Optimal perturbations of flat-plate boundary layer with suction and injection

Abstract

This paper presents the effect of suction and injection on the non-modal stability analysis of the boundary layer flow. The base flow solution is obtained by OpenFOAM software. The 3D governing stability equations are derived in terms of normal velocity and vorticity. The spectral collocation method is used for spatial discretization of the stability equations. The QZ algorithm solves the formulated eigenvalue problem with appropriate boundary conditions. Transient amplification is achieved by linear superposition of non-orthogonal eigenvectors.
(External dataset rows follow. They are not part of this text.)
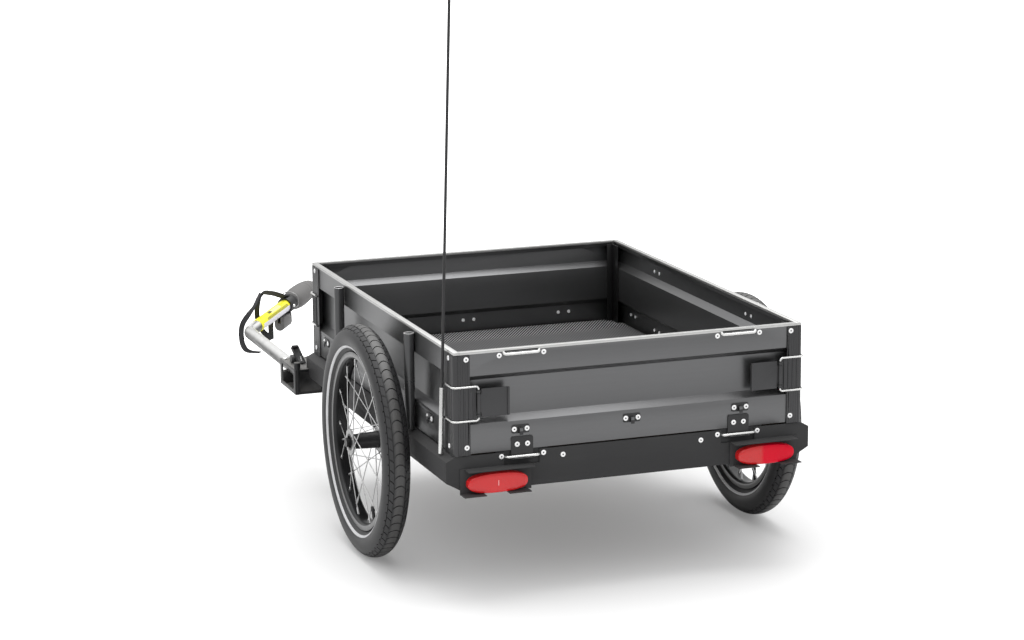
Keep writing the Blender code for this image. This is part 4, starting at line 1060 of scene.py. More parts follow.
def smooth_route(points: Sequence[Point], count: int) -> list[Vector]:
    """Points read from one smooth curve through the given ones.

    Args:
        points: what the curve goes through.
        count: how many spans it is read in.

    Returns:
        The route.
    """
    knots = [Vector(p) for p in points]
    knots = [knots[0] * 2 - knots[1]] + knots + [knots[-1] * 2 - knots[-2]]
    spans = len(knots) - 3
    route = []
    for i in range(count + 1):
        place = spans * i / count
        span = min(int(place), spans - 1)
        t = place - span
        a, b, c, d = knots[span : span + 4]
        bend, twist = 2 * a - 5 * b + 4 * c - d, 3 * b - a - 3 * c + d
        route.append(0.5 * (2 * b + (c - a) * t + bend * t**2 + twist * t**3))
    return route


# Finishes

ELBOW = Vector((-0.3360, 0.8368, -0.0608))
LEG_WAY = Vector((0.1346, 0.1667, 0.0203)).normalized()
LEG_ACROSS = LEG_WAY.cross(Vector((0, 0, 1))).normalized()
LEG_UP = LEG_ACROSS.cross(LEG_WAY)

PANEL_GREY = PanelSheet("satin grey panel", "panel_grey", (0.150, 0.151, 0.154), 0.33, 0.88)
RAIL_BLACK = PowderCoat("black powder coat", "base_black", (0.038, 0.038, 0.039), 0.50, gloss=0.12)
# The bracket's large share of the pale mix lightens its top: painted top light more than dust.
BRACKET_BLACK = PowderCoat("bracket black", "base_black", (0.014, 0.014, 0.015), 0.38, dust=0.60, gloss=0.30)
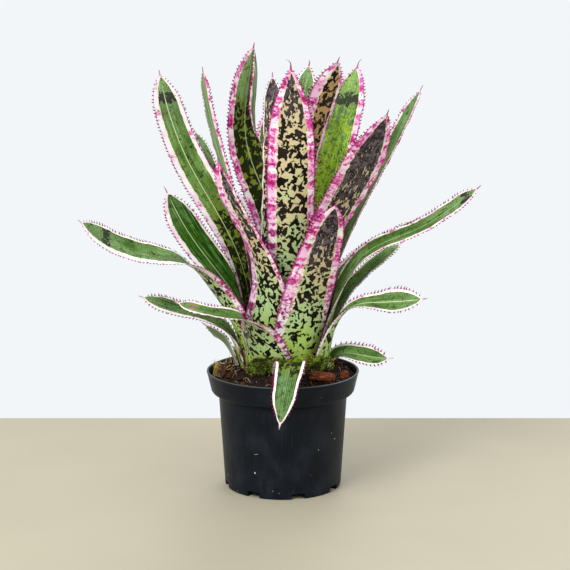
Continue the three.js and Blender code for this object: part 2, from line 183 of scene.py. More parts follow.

The optimal energy growth and associated perturbations are computed for different parameters such as Reynolds number (Re), streamwise and spanwise wave numbers (α, β), and time horizon (t). A detailed description of it is mentioned in the results and discussion section. A harmonically driven input–output framework is also considered in a general fluid system to study receptivity analysis. In a case of injection, strong resonant peak is detected at resonant frequency, ω ω = 0.07143 and 0.602 for α = 0.15, β = 0.96 and α = 0.86, β = 1.7, respectively. Similarly for suction, peak response in energy is found at ω = 0.1122 and 0.8469 for α = 0.15, β = 0.96 and α = 0.86, β = 1.7, respectively.